** START OF Collected data **

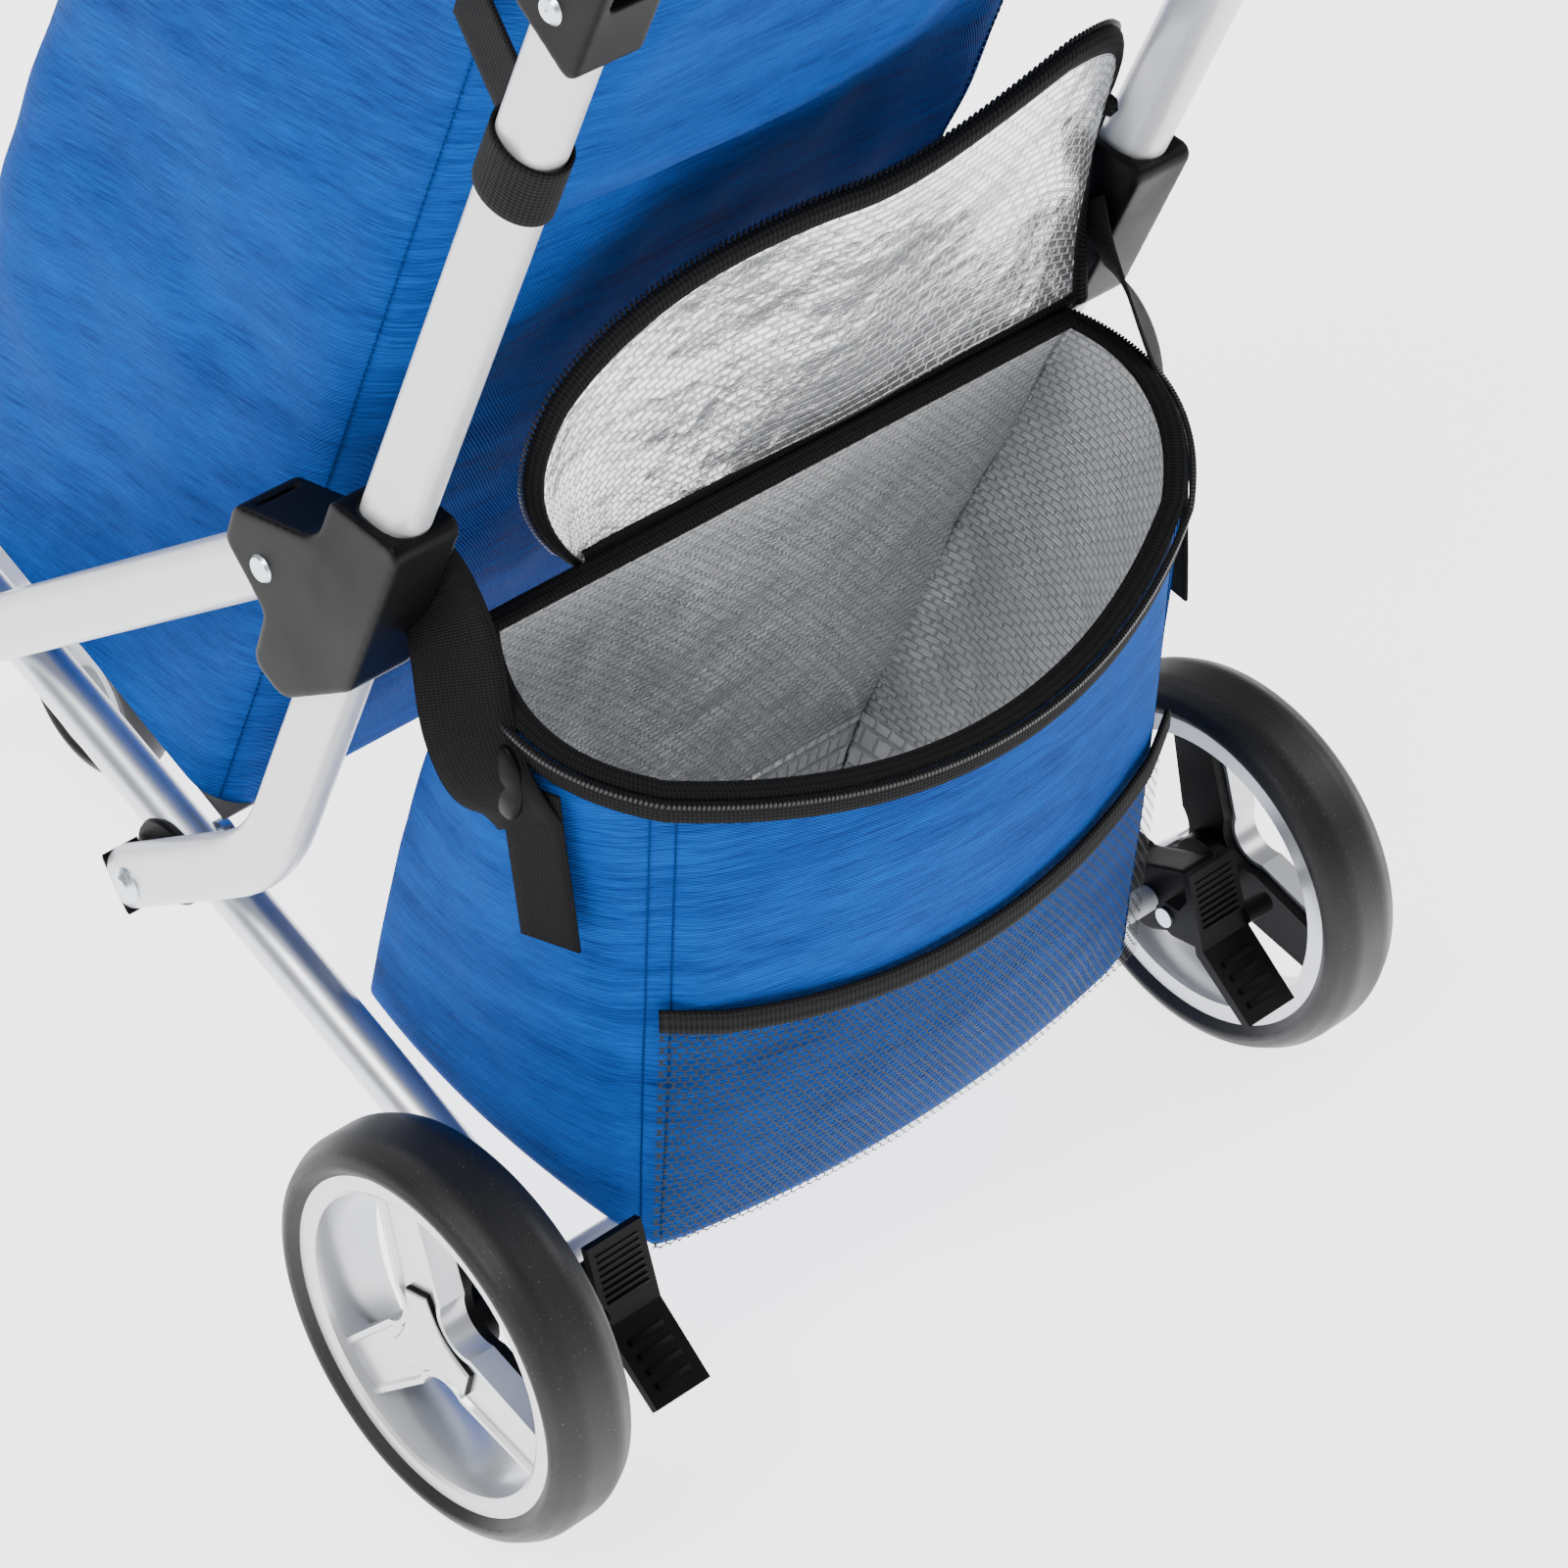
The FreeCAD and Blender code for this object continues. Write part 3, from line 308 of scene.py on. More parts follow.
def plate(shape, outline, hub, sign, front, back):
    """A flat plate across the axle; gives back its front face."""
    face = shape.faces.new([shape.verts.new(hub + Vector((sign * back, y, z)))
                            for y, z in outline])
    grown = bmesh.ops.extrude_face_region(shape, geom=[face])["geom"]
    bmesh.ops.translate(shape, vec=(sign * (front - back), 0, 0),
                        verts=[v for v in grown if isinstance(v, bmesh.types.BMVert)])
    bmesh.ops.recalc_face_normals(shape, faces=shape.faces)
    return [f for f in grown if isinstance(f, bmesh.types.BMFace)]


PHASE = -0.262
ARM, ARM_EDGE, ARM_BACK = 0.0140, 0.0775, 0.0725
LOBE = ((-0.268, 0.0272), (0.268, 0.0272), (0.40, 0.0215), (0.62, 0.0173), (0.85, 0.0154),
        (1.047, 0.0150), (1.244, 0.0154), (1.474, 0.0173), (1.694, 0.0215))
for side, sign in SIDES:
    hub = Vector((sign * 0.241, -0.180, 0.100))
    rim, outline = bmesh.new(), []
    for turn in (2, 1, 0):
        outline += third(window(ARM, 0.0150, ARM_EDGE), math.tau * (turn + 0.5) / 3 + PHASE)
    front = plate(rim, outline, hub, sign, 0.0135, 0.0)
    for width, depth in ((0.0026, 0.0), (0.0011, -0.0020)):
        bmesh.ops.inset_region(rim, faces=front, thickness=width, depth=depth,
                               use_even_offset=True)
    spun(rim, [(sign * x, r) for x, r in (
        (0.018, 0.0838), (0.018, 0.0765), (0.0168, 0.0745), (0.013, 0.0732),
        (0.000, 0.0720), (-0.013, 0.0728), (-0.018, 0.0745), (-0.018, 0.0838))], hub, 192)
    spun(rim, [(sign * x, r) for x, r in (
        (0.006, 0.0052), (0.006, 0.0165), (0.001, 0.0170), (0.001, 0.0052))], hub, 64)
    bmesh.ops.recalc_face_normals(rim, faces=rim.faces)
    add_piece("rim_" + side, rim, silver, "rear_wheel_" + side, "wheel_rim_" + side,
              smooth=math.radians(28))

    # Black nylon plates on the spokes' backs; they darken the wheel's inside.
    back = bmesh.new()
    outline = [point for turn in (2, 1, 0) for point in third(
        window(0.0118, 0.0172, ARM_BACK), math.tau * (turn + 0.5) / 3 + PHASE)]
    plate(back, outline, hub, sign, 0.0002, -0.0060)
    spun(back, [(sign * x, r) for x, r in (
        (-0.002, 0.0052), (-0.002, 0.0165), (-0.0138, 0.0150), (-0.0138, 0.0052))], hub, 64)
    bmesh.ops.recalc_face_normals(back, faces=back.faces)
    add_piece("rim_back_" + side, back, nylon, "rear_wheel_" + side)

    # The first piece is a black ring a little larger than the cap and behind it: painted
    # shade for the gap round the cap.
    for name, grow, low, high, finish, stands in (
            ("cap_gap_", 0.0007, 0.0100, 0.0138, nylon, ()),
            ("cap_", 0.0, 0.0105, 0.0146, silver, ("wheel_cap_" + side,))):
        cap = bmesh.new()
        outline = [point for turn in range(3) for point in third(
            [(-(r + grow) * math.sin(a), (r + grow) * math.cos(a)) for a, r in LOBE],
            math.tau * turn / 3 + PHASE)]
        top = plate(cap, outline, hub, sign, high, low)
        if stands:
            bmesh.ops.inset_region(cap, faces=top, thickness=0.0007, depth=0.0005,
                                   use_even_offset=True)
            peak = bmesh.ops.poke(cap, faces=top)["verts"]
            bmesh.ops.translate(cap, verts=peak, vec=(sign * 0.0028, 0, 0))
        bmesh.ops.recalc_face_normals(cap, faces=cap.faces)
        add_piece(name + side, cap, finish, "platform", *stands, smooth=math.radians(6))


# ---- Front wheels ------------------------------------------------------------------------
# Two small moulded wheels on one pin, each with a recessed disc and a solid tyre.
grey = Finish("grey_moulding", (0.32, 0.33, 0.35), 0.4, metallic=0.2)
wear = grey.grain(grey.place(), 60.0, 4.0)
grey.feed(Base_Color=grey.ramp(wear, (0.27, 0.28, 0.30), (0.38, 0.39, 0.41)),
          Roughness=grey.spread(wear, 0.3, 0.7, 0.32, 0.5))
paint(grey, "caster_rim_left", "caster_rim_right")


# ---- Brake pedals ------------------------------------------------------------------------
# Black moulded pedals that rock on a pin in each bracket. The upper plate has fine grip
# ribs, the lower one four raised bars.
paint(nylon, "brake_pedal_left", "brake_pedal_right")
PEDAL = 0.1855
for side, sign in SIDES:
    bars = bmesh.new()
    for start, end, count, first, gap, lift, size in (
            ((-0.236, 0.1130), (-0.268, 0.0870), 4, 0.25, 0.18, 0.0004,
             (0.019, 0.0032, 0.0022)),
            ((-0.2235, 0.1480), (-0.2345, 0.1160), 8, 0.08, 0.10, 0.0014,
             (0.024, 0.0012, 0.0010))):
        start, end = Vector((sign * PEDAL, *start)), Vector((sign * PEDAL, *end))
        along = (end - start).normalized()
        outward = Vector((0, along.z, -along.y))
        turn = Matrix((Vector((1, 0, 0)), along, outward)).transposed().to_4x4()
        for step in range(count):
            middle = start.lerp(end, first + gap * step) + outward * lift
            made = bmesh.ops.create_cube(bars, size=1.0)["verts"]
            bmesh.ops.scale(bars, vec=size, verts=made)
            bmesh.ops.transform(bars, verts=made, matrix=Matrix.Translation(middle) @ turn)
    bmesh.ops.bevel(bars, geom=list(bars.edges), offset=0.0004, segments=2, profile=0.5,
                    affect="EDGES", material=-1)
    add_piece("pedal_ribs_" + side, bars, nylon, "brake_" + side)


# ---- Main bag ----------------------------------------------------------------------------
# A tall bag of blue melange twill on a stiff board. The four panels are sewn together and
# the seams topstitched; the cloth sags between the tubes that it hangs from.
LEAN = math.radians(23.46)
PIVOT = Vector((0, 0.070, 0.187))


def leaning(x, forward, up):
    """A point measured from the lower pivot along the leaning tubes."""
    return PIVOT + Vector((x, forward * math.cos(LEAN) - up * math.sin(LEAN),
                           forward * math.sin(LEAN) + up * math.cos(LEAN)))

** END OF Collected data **

Quote the data in full, keeping each word unchanged.

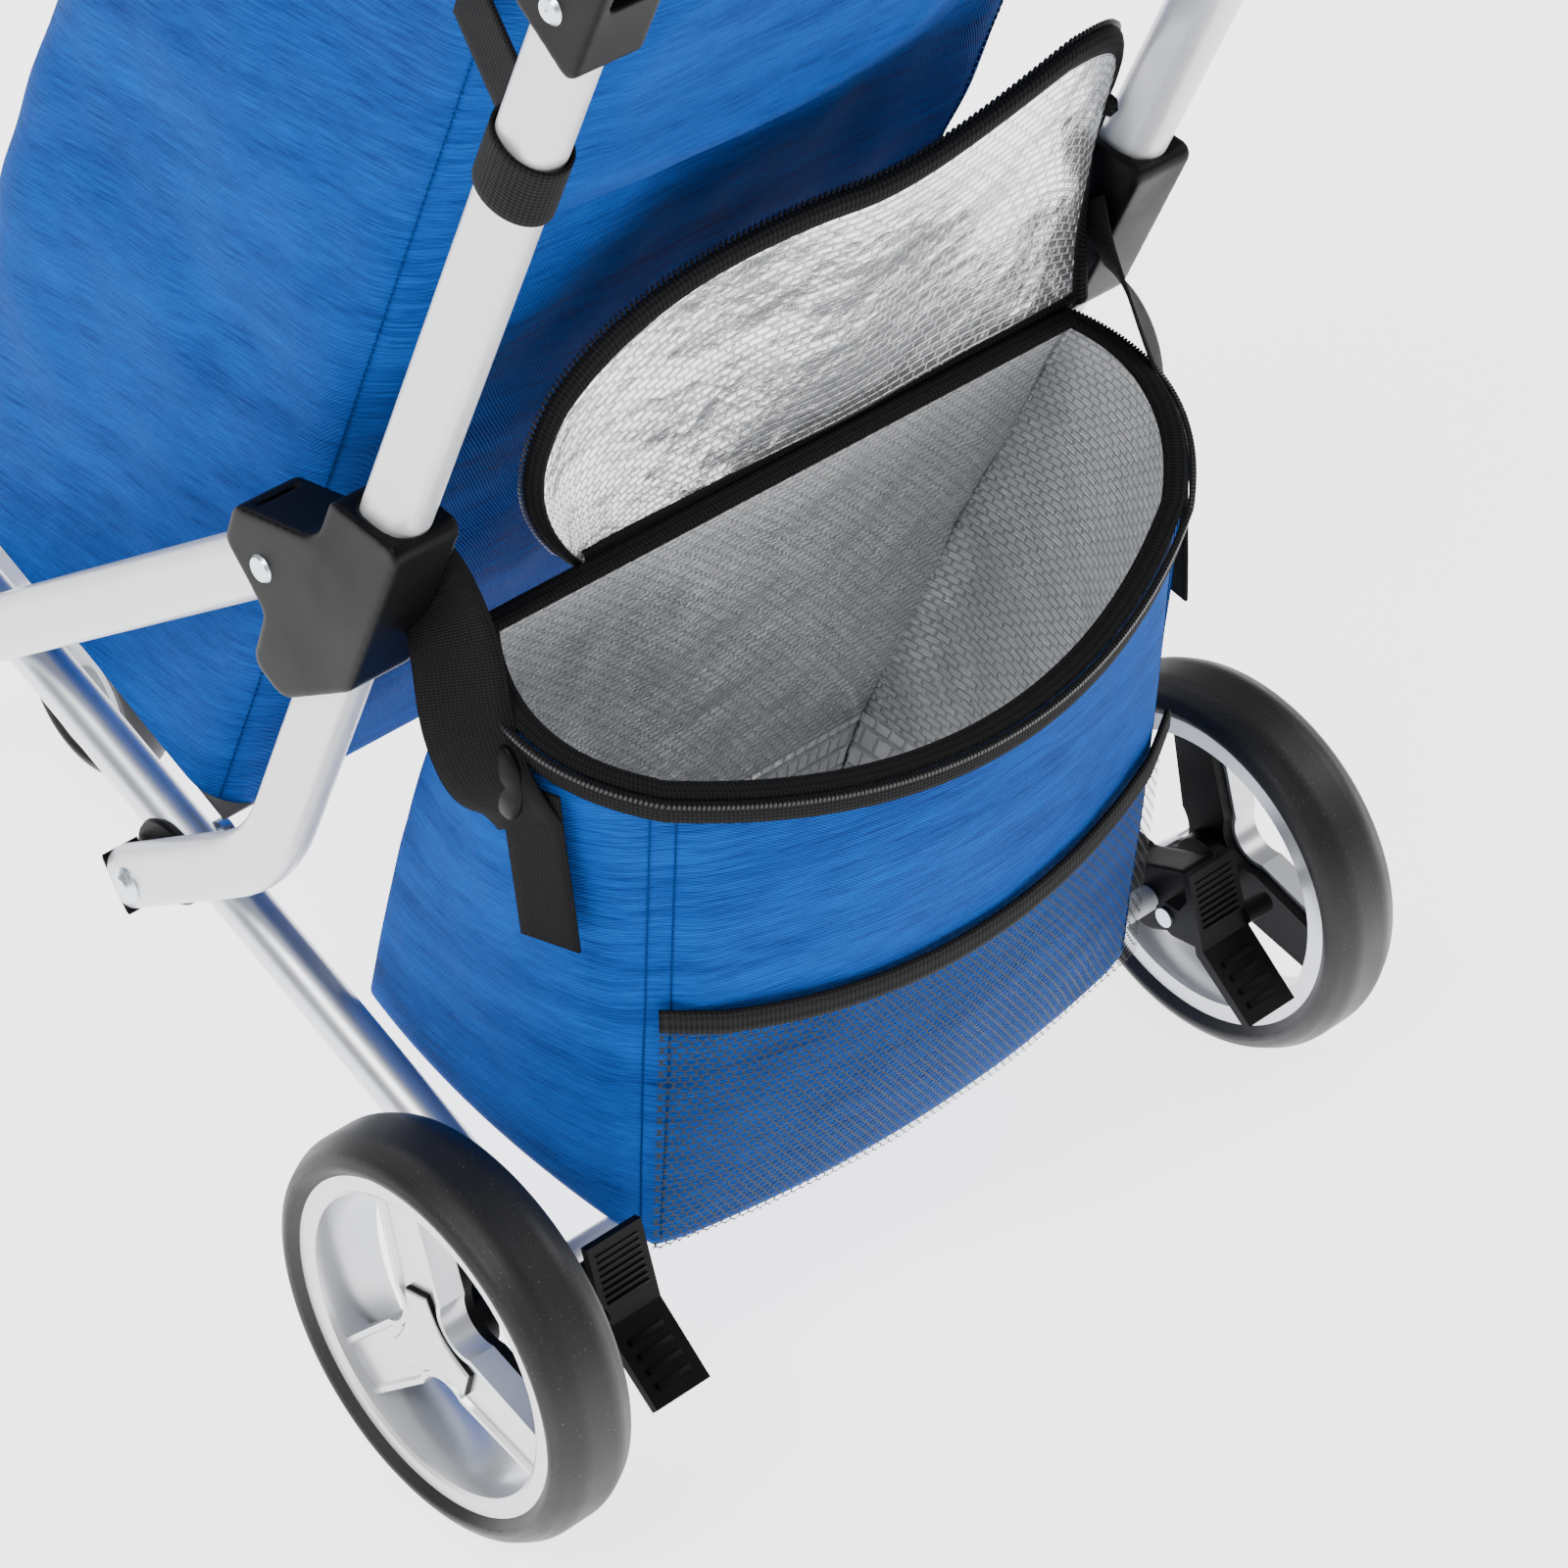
The FreeCAD and Blender code for this object continues. Write part 3, from line 308 of scene.py on. More parts follow.
def plate(shape, outline, hub, sign, front, back):
    """A flat plate across the axle; gives back its front face."""
    face = shape.faces.new([shape.verts.new(hub + Vector((sign * back, y, z)))
                            for y, z in outline])
    grown = bmesh.ops.extrude_face_region(shape, geom=[face])["geom"]
    bmesh.ops.translate(shape, vec=(sign * (front - back), 0, 0),
                        verts=[v for v in grown if isinstance(v, bmesh.types.BMVert)])
    bmesh.ops.recalc_face_normals(shape, faces=shape.faces)
    return [f for f in grown if isinstance(f, bmesh.types.BMFace)]


PHASE = -0.262
ARM, ARM_EDGE, ARM_BACK = 0.0140, 0.0775, 0.0725
LOBE = ((-0.268, 0.0272), (0.268, 0.0272), (0.40, 0.0215), (0.62, 0.0173), (0.85, 0.0154),
        (1.047, 0.0150), (1.244, 0.0154), (1.474, 0.0173), (1.694, 0.0215))
for side, sign in SIDES:
    hub = Vector((sign * 0.241, -0.180, 0.100))
    rim, outline = bmesh.new(), []
    for turn in (2, 1, 0):
        outline += third(window(ARM, 0.0150, ARM_EDGE), math.tau * (turn + 0.5) / 3 + PHASE)
    front = plate(rim, outline, hub, sign, 0.0135, 0.0)
    for width, depth in ((0.0026, 0.0), (0.0011, -0.0020)):
        bmesh.ops.inset_region(rim, faces=front, thickness=width, depth=depth,
                               use_even_offset=True)
    spun(rim, [(sign * x, r) for x, r in (
        (0.018, 0.0838), (0.018, 0.0765), (0.0168, 0.0745), (0.013, 0.0732),
        (0.000, 0.0720), (-0.013, 0.0728), (-0.018, 0.0745), (-0.018, 0.0838))], hub, 192)
    spun(rim, [(sign * x, r) for x, r in (
        (0.006, 0.0052), (0.006, 0.0165), (0.001, 0.0170), (0.001, 0.0052))], hub, 64)
    bmesh.ops.recalc_face_normals(rim, faces=rim.faces)
    add_piece("rim_" + side, rim, silver, "rear_wheel_" + side, "wheel_rim_" + side,
              smooth=math.radians(28))

    # Black nylon plates on the spokes' backs; they darken the wheel's inside.
    back = bmesh.new()
    outline = [point for turn in (2, 1, 0) for point in third(
        window(0.0118, 0.0172, ARM_BACK), math.tau * (turn + 0.5) / 3 + PHASE)]
    plate(back, outline, hub, sign, 0.0002, -0.0060)
    spun(back, [(sign * x, r) for x, r in (
        (-0.002, 0.0052), (-0.002, 0.0165), (-0.0138, 0.0150), (-0.0138, 0.0052))], hub, 64)
    bmesh.ops.recalc_face_normals(back, faces=back.faces)
    add_piece("rim_back_" + side, back, nylon, "rear_wheel_" + side)

    # The first piece is a black ring a little larger than the cap and behind it: painted
    # shade for the gap round the cap.
    for name, grow, low, high, finish, stands in (
            ("cap_gap_", 0.0007, 0.0100, 0.0138, nylon, ()),
            ("cap_", 0.0, 0.0105, 0.0146, silver, ("wheel_cap_" + side,))):
        cap = bmesh.new()
        outline = [point for turn in range(3) for point in third(
            [(-(r + grow) * math.sin(a), (r + grow) * math.cos(a)) for a, r in LOBE],
            math.tau * turn / 3 + PHASE)]
        top = plate(cap, outline, hub, sign, high, low)
        if stands:
            bmesh.ops.inset_region(cap, faces=top, thickness=0.0007, depth=0.0005,
                                   use_even_offset=True)
            peak = bmesh.ops.poke(cap, faces=top)["verts"]
            bmesh.ops.translate(cap, verts=peak, vec=(sign * 0.0028, 0, 0))
        bmesh.ops.recalc_face_normals(cap, faces=cap.faces)
        add_piece(name + side, cap, finish, "platform", *stands, smooth=math.radians(6))


# ---- Front wheels ------------------------------------------------------------------------
# Two small moulded wheels on one pin, each with a recessed disc and a solid tyre.
grey = Finish("grey_moulding", (0.32, 0.33, 0.35), 0.4, metallic=0.2)
wear = grey.grain(grey.place(), 60.0, 4.0)
grey.feed(Base_Color=grey.ramp(wear, (0.27, 0.28, 0.30), (0.38, 0.39, 0.41)),
          Roughness=grey.spread(wear, 0.3, 0.7, 0.32, 0.5))
paint(grey, "caster_rim_left", "caster_rim_right")


# ---- Brake pedals ------------------------------------------------------------------------
# Black moulded pedals that rock on a pin in each bracket. The upper plate has fine grip
# ribs, the lower one four raised bars.
paint(nylon, "brake_pedal_left", "brake_pedal_right")
PEDAL = 0.1855
for side, sign in SIDES:
    bars = bmesh.new()
    for start, end, count, first, gap, lift, size in (
            ((-0.236, 0.1130), (-0.268, 0.0870), 4, 0.25, 0.18, 0.0004,
             (0.019, 0.0032, 0.0022)),
            ((-0.2235, 0.1480), (-0.2345, 0.1160), 8, 0.08, 0.10, 0.0014,
             (0.024, 0.0012, 0.0010))):
        start, end = Vector((sign * PEDAL, *start)), Vector((sign * PEDAL, *end))
        along = (end - start).normalized()
        outward = Vector((0, along.z, -along.y))
        turn = Matrix((Vector((1, 0, 0)), along, outward)).transposed().to_4x4()
        for step in range(count):
            middle = start.lerp(end, first + gap * step) + outward * lift
            made = bmesh.ops.create_cube(bars, size=1.0)["verts"]
            bmesh.ops.scale(bars, vec=size, verts=made)
            bmesh.ops.transform(bars, verts=made, matrix=Matrix.Translation(middle) @ turn)
    bmesh.ops.bevel(bars, geom=list(bars.edges), offset=0.0004, segments=2, profile=0.5,
                    affect="EDGES", material=-1)
    add_piece("pedal_ribs_" + side, bars, nylon, "brake_" + side)


# ---- Main bag ----------------------------------------------------------------------------
# A tall bag of blue melange twill on a stiff board. The four panels are sewn together and
# the seams topstitched; the cloth sags between the tubes that it hangs from.
LEAN = math.radians(23.46)
PIVOT = Vector((0, 0.070, 0.187))


def leaning(x, forward, up):
    """A point measured from the lower pivot along the leaning tubes."""
    return PIVOT + Vector((x, forward * math.cos(LEAN) - up * math.sin(LEAN),
                           forward * math.sin(LEAN) + up * math.cos(LEAN)))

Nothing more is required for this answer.